Jackie : une Pietà sans pitié

Jackie, film du chilien Pablo Larraín, traite un genre peu exploré dans le cinéma contemporain : celui des Vanités. En recyclant une histoire galvaudée (les jours suivant l’assassinat de John F. Kennedy) la production américaine réussit pourtant à surprendre, autant par la mise à nue d’une Première Dame désemparée que par ses plans vertigineux.


Pablo Larraín, Jackie. Avec Natalie Portman, Peter Sarsgaard, Greta Gerwig. En salle.


Un crâne.

Pas celui qu’on trouve dans un tableau du XVIIe siècle, posé sagement sur un bureau, ou faisant partie d’un cabinet de curiosités, rappel de la brièveté d’une vie, de combien l’existence humain relève de la « vanité ».

Non, cette fois-ci le crâne est enterré, voire vivant. On ne le verra jamais dans ce film dont la violence du propos se traduit par son esthétique visuelle, par ses plans rapprochés et sa palette polychrome alternant couleurs vives – le rouge, le rose, le jaune – et la sobriété du noir et du gris dignes du deuil, et du pouvoir. Pour ne pas parler de sa musique, de ses brèves interludes symphoniques, où les notes de l’orchestre envahissent brusquement la bande sonore, telles les balles de l’assassin, dans une dissonance stridente, avant de s’atténuer dans une surdité évocatrice d’un coma.

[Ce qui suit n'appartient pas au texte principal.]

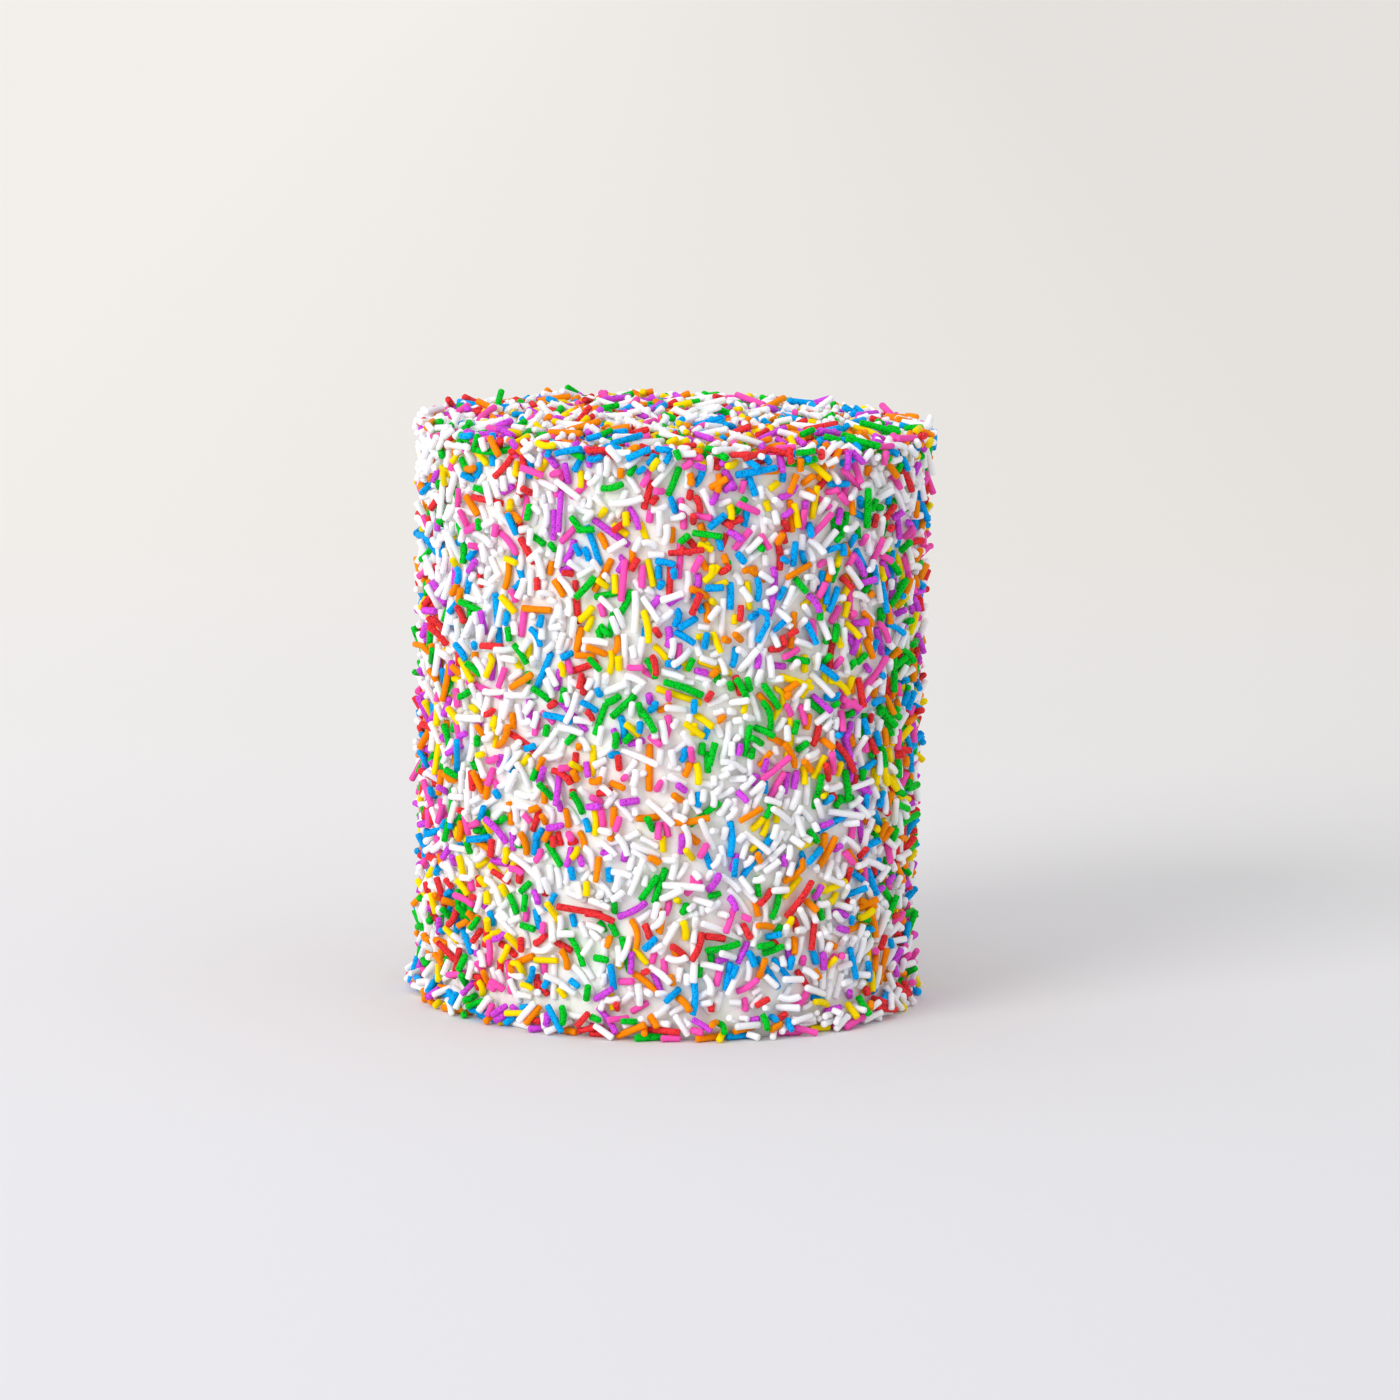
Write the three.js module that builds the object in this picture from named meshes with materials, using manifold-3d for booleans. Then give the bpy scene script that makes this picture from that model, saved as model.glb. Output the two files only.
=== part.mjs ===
// Party cake: a tall round cake of one tier, coated in smooth white icing and covered all over in
// sprinkles, the short sugar rods also called jimmies. The cake is uncut, so it is one solid: the
// iced body, with the longest of its sprinkles fused to the side, the top, the rim and the foot.
// Millimetres, +Z up, origin at the centre of the flat underside. -Y is the front.
import * as THREE from "three";
import Module from "manifold-3d";
import { mergeVertices } from "three/addons/utils/BufferGeometryUtils.js";

// Driving dimensions of the iced body. It widens a little from the foot to the rim.
const ICING_HEIGHT = 131;
const FOOT_RADIUS = 54.8;
const RIM_RADIUS = 56.3;
const RIM_ROUND = 2.4;

// The icing was smoothed by hand, so the cake is out of round by about this share of its radius.
const OUT_OF_ROUND = 0.005;

// On the top the sprinkles lie two or three deep. The body takes in the lower ones as a flat bed,
// with a low drift of them behind and to the right.
const BED_DEPTH = 1.2;
const DRIFT_DEPTH = 1.9;
const DRIFT_RADIUS = 25;
const DRIFT_CENTRE = new THREE.Vector2(24, 19);

// A sprinkle is a blunt rod. Some of them are bent a little at the middle.
const SPRINKLE_RADIUS = 0.75;
const SPRINKLE_SIDES = 6;
const BENT_SHARE = 0.15;
const BEND = 0.7;

// How far a sprinkle's axis lies above the surface, and how far the end of one that sticks out is
// pushed into the icing.
const AXIS_DEPTH = 0.18;
const PUSHED_IN = 0.5;

// How many sprinkles are fused on in each place, and their shortest and longest length there.
const ON_SIDE = { count: 152, shortest: 6.8, longest: 11.8 };
const ON_TOP = { count: 52, shortest: 6.8, longest: 11 };
const ON_RIM = { count: 30, shortest: 5.2, longest: 8.6 };
const AT_FOOT = { count: 34, shortest: 5.2, longest: 8.6 };

// The height band of the side that they cover, and how far from the axis those on the top reach.
const SIDE_LOWEST = 7;
const SIDE_HIGHEST = 125;
const TOP_REACH = 51;

// Facets: steps round the body and rows of its rounded rim, steps and rings of the drift.
const STEPS_ROUND = 48;
const RIM_ROWS = 2;
const DRIFT_STEPS = 16;
const DRIFT_RINGS = 4;

const TOP_HEIGHT = ICING_HEIGHT + BED_DEPTH;
const GOLDEN_ANGLE = Math.PI * (3 - Math.sqrt(5));
const SEED = 5;

const wasm = await Module();
wasm.setup();

// A small seeded generator of numbers from 0 to 1, so that every build draws the same ones.
function seededDraws(seed) {
  let state = seed >>> 0;
  return function draw() {
    state = (state + 0x6d2b79f5) >>> 0;
    let mixed = Math.imul(state ^ (state >>> 15), state | 1);
    mixed ^= mixed + Math.imul(mixed ^ (mixed >>> 7), mixed | 61);
    return ((mixed ^ (mixed >>> 14)) >>> 0) / 2 ** 32;
  };
}

// How much further out than round the body is at an angle.
function outOfRound(angle) {
  return 1 + OUT_OF_ROUND * (Math.sin(3 * angle) + 0.6 * Math.sin(5 * angle + 1));
}

// Radius of the iced side at an angle round it and a height above the foot.
function sideRadius(angle, z) {
  const straight = FOOT_RADIUS + ((RIM_RADIUS - FOOT_RADIUS) * z) / ICING_HEIGHT;
  return straight * outOfRound(angle);
}

// Height of the drift above the bed, at a distance from its middle.
function driftHeight(distance) {
  const share = Math.min(1, distance / DRIFT_RADIUS);
  return (DRIFT_DEPTH * (1 + Math.cos(Math.PI * share))) / 2;
}

// The iced body, lathed from the middle of the underside to the middle of the bed, and then moved
// out of round.
function icedBody() {
  const outline = [new THREE.Vector2(0, 0), new THREE.Vector2(FOOT_RADIUS, 0)];
  for (let row = 0; row <= RIM_ROWS; row++) {
    const turn = (row / RIM_ROWS) * (Math.PI / 2);
    const inset = RIM_ROUND * (1 - Math.cos(turn));
    const drop = RIM_ROUND * (1 - Math.sin(turn));
    outline.push(new THREE.Vector2(RIM_RADIUS - inset, TOP_HEIGHT - drop));
  }
  outline.push(new THREE.Vector2(0, TOP_HEIGHT));

  const body = new THREE.LatheGeometry(outline, STEPS_ROUND).rotateX(Math.PI / 2);
  const position = body.getAttribute("position");
  for (let i = 0; i < position.count; i++) {
    const x = position.getX(i);
    const y = position.getY(i);
    const share = outOfRound(Math.atan2(y, x));
    position.setXYZ(i, x * share, y * share, position.getZ(i));
  }
  return body;
}

// The drift, a low lathed dome that is sunk in the bed by its own skirt.
function drift() {
  const skirt = 1;
  const outline = [new THREE.Vector2(0, -skirt), new THREE.Vector2(DRIFT_RADIUS, -skirt)];
  for (let ring = DRIFT_RINGS; ring >= 0; ring--) {
    const distance = (DRIFT_RADIUS * ring) / DRIFT_RINGS;
    outline.push(new THREE.Vector2(distance, driftHeight(distance)));
  }
  const dome = new THREE.LatheGeometry(outline, DRIFT_STEPS).rotateX(Math.PI / 2);
  return dome.translate(DRIFT_CENTRE.x, DRIFT_CENTRE.y, TOP_HEIGHT);
}

// A place on the cake: its point, the way out of the surface there and the way up along it.
function onSide(angle, z) {
  const out = new THREE.Vector3(Math.cos(angle), Math.sin(angle), 0);
  const point = out.clone().multiplyScalar(sideRadius(angle, z)).setZ(z);
  return { point, out, up: new THREE.Vector3(0, 0, 1) };
}

function onTop(angle, radius) {
  const x = radius * Math.cos(angle);
  const y = radius * Math.sin(angle);
  const height = driftHeight(Math.hypot(x - DRIFT_CENTRE.x, y - DRIFT_CENTRE.y));
  const point = new THREE.Vector3(x, y, TOP_HEIGHT + height);
  return { point, out: new THREE.Vector3(0, 0, 1), up: new THREE.Vector3(0, 1, 0) };
}

function onRim(angle, lean) {
  const level = new THREE.Vector3(Math.cos(angle), Math.sin(angle), 0);
  const out = level.clone().multiplyScalar(Math.cos(lean)).setZ(Math.sin(lean));
  const up = level.clone().multiplyScalar(-Math.sin(lean)).setZ(Math.cos(lean));
  const roundCentre = (RIM_RADIUS - RIM_ROUND) * outOfRound(angle);
  const point = level.multiplyScalar(roundCentre).setZ(TOP_HEIGHT - RIM_ROUND);
  return { point: point.addScaledVector(out, RIM_ROUND), out, up };
}

// The outline across a sprinkle.
const crossSection = new THREE.Shape(
  Array.from({ length: SPRINKLE_SIDES }, (_, side) => {
    const turn = (side / SPRINKLE_SIDES) * Math.PI * 2;
    return new THREE.Vector2(Math.cos(turn), Math.sin(turn)).multiplyScalar(SPRINKLE_RADIUS);
  }),
);

// One sprinkle along a direction, with its middle at a point and a flat side towards the surface.
// Where it is bent, its middle ring is moved sideways along the surface.
function sprinkle(middle, direction, out, length, bend) {
  const rod = new THREE.ExtrudeGeometry(crossSection, {
    depth: length,
    steps: bend === 0 ? 1 : 2,
    bevelEnabled: false,
  });
  rod.translate(0, 0, -length / 2);
  const position = rod.getAttribute("position");
  for (let i = 0; i < position.count; i++) {
    const fromMiddle = Math.abs(position.getZ(i)) / (length / 2);
    position.setX(i, position.getX(i) + bend * (1 - fromMiddle));
  }
  const sideways = new THREE.Vector3().crossVectors(out, direction).normalize();
  const upright = new THREE.Vector3().crossVectors(direction, sideways);
  rod.applyMatrix4(new THREE.Matrix4().makeBasis(sideways, upright, direction));
  rod.translate(middle.x, middle.y, middle.z);
  return rod;
}

// A sprinkle on a place: heading is its angle from the way up along the surface, and lift is its
// angle off the surface.
function layOn(place, heading, lift, length, bend) {
  const across = new THREE.Vector3().crossVectors(place.up, place.out);
  const direction = place.up
    .clone()
    .multiplyScalar(Math.cos(heading) * Math.cos(lift))
    .addScaledVector(across, Math.sin(heading) * Math.cos(lift))
    .addScaledVector(place.out, Math.sin(lift))
    .normalize();
  const height = AXIS_DEPTH + (length / 2 - PUSHED_IN) * Math.sin(lift);
  const middle = place.point.clone().addScaledVector(place.out, height);
  return sprinkle(middle, direction, place.out, length, bend);
}

// The length of the sprinkle at an index. Stepping by a prime spreads the long ones evenly.
function lengthOf(kind, index, draw) {
  const share = (((index * 7) % kind.count) + draw()) / kind.count;
  return kind.longest - (kind.longest - kind.shortest) * share;
}

function bendOf(draw) {
  return draw() < BENT_SHARE ? BEND * (0.5 + 0.5 * draw()) : 0;
}

// On the side they follow an even spiral. More of them hang than lie level, and about one in seven
// sticks out.
function sideSprinkles(draw) {
  const rods = [];
  for (let i = 0; i < ON_SIDE.count; i++) {
    const angle = i * GOLDEN_ANGLE + 0.08 * (draw() - 0.5);
    const z = SIDE_LOWEST + ((SIDE_HIGHEST - SIDE_LOWEST) * (i + draw())) / ON_SIDE.count;
    const heading = (draw() < 0.5 ? -1 : 1) * (Math.PI / 2) * draw() ** 1.35;
    const lift = draw() < 0.14 ? 0.2 + 0.2 * draw() : 0.03 * draw();
    const length = lengthOf(ON_SIDE, i, draw);
    rods.push(layOn(onSide(angle, z), heading, lift, length, bendOf(draw)));
  }
  return rods;
}

// On the top they follow an even spiral from the middle out, and lie every way.
function topSprinkles(draw) {
  const rods = [];
  for (let i = 0; i < ON_TOP.count; i++) {
    const radius = TOP_REACH * Math.sqrt((i + draw()) / ON_TOP.count);
    const place = onTop(i * GOLDEN_ANGLE, radius);
    const heading = 2 * Math.PI * draw();
    const lift = draw() < 0.25 ? 0.15 + 0.25 * draw() : 0.04 * draw();
    const length = lengthOf(ON_TOP, i, draw);
    rods.push(layOn(place, heading, lift, length, bendOf(draw)));
  }
  return rods;
}

// Over the rounded rim they lie mostly along it, and lean out past it.
function rimSprinkles(draw) {
  const rods = [];
  for (let i = 0; i < ON_RIM.count; i++) {
    const angle = ((i + 0.6 * draw()) / ON_RIM.count) * Math.PI * 2;
    const place = onRim(angle, Math.PI * (0.15 + 0.25 * draw()));
    const heading = Math.PI / 2 + 1.3 * (draw() - 0.5);
    const lift = 0.3 * draw();
    const length = lengthOf(ON_RIM, i, draw);
    rods.push(layOn(place, heading, lift, length, bendOf(draw)));
  }
  return rods;
}

// At the foot they lie flat, where they fell against the side. One end of each touches it, and the
// other swings out.
function footSprinkles(draw) {
  const rods = [];
  for (let i = 0; i < AT_FOOT.count; i++) {
    const angle = ((i + 0.6 * draw()) / AT_FOOT.count) * Math.PI * 2;
    const swing = 0.9 * (draw() - 0.5);
    const length = lengthOf(AT_FOOT, i, draw);
    const along = angle + Math.PI / 2 + swing;
    const direction = new THREE.Vector3(Math.cos(along), Math.sin(along), 0);
    const outward = (length / 2 - PUSHED_IN) * Math.abs(Math.sin(swing));
    const radius = sideRadius(angle, 0) + AXIS_DEPTH + outward;
    const z = SPRINKLE_RADIUS + 0.05;
    const middle = new THREE.Vector3(radius * Math.cos(angle), radius * Math.sin(angle), z);
    rods.push(sprinkle(middle, direction, new THREE.Vector3(0, 0, 1), length, 0));
  }
  return rods;
}

// A closed geometry as a solid that can be joined, with its faces pointing out.
function toSolid(geometry) {
  const bare = geometry.clone();
  bare.deleteAttribute("normal");
  bare.deleteAttribute("uv");
  const merged = mergeVertices(bare);
  const vertProperties = merged.getAttribute("position").array;
  const corners = merged.getIndex().array;
  const triVerts = [];
  for (let i = 0; i < corners.length; i += 3) {
    const [a, b, c] = corners.slice(i, i + 3);
    if (a !== b && b !== c && c !== a) triVerts.push(a, b, c);
  }
  const mesh = new wasm.Mesh({
    numProp: 3,
    vertProperties,
    triVerts: new Uint32Array(triVerts),
  });
  return new wasm.Manifold(mesh);
}

// The solid without the scraps and the sealed hollows that joining the sprinkles can leave.
function wholeBody(solid) {
  const bodies = solid.decompose();
  return bodies.reduce((largest, body) => (body.volume() > largest.volume() ? body : largest));
}

function toGeometry(solid) {
  const mesh = solid.getMesh();
  const geometry = new THREE.BufferGeometry();
  geometry.setAttribute("position", new THREE.BufferAttribute(mesh.vertProperties, 3));
  geometry.setIndex(new THREE.BufferAttribute(mesh.triVerts, 1));
  geometry.computeVertexNormals();
  return geometry;
}

// The whole cake: every sprinkle is joined to the iced body.
function sprinkledCake() {
  const draw = seededDraws(SEED);
  const rods = [
    ...sideSprinkles(draw),
    ...topSprinkles(draw),
    ...rimSprinkles(draw),
    ...footSprinkles(draw),
  ];
  let solid = toSolid(icedBody()).add(toSolid(drift()));
  for (const rod of rods) solid = solid.add(toSolid(rod));
  return toGeometry(wholeBody(solid));
}

const buttercream = new THREE.MeshStandardMaterial({
  color: "#f3ede8",
  roughness: 0.55,
  metalness: 0,
});

const cake = new THREE.Mesh(sprinkledCake(), buttercream);
cake.name = "party_cake";

const group = new THREE.Group();
group.add(cake);

export default group;
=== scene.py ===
# Party cake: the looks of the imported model, a tall round cake in smooth white buttercream, covered
# all over in sugar sprinkles. The longest sprinkles lie where the solid has them, and the others
# are laid among them one by one, each coming to rest on the icing or on those under it.
import math
from dataclasses import dataclass

import bmesh
import bpy
import numpy as np
from mathutils import Matrix, Vector


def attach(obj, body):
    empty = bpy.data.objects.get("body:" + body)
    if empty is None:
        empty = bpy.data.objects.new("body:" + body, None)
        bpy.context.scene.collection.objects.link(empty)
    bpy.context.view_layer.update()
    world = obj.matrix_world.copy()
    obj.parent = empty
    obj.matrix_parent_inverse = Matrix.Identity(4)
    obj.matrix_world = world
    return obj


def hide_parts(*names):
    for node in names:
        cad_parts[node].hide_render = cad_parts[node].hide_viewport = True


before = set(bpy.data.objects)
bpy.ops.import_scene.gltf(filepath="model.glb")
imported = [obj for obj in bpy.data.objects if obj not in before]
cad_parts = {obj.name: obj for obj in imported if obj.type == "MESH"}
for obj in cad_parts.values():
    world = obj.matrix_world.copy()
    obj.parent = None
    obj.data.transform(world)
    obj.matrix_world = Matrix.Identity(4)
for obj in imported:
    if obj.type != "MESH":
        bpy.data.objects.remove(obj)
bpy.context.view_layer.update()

# Sizes and places are in millimetres until a mesh is made from them. +Z is up, -Y is the front.
MM = 0.001

# Driving dimensions of the iced body, as in the solid.
ICING_HEIGHT = 131.0
FOOT_RADIUS = 54.8
RIM_RADIUS = 56.3
RIM_ROUND = 2.4
OUT_OF_ROUND = 0.005

# The icing's mesh: rows up the side, steps over the rim, rings on the top and steps round.
SIDE_ROWS = 44
RIM_STEPS = 8
TOP_RINGS = 9
RING_WIDTH = 5.5
STEPS_ROUND = 240

# The heap on the top: its flat bed, and the drift behind and to the right.
BED_DEPTH = 1.2
TOP_HEIGHT = ICING_HEIGHT + BED_DEPTH
DRIFT_DEPTH = 1.9
DRIFT_RADIUS = 25.0
DRIFT_CENTRE = (24.0, 19.0)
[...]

Jackie est là, la vraie et la fausse.

Elle passe entre les colonnes des Marines, entre les regards insatiables des spectateurs avides de percer son secret, de savoir ce que c’est que de coucher avec le Président, de bercer tendrement sur ses genoux la coquille éclatée d’un cerveau à la frontière entre domination mondiale et voyage vers le royaume des ténèbres.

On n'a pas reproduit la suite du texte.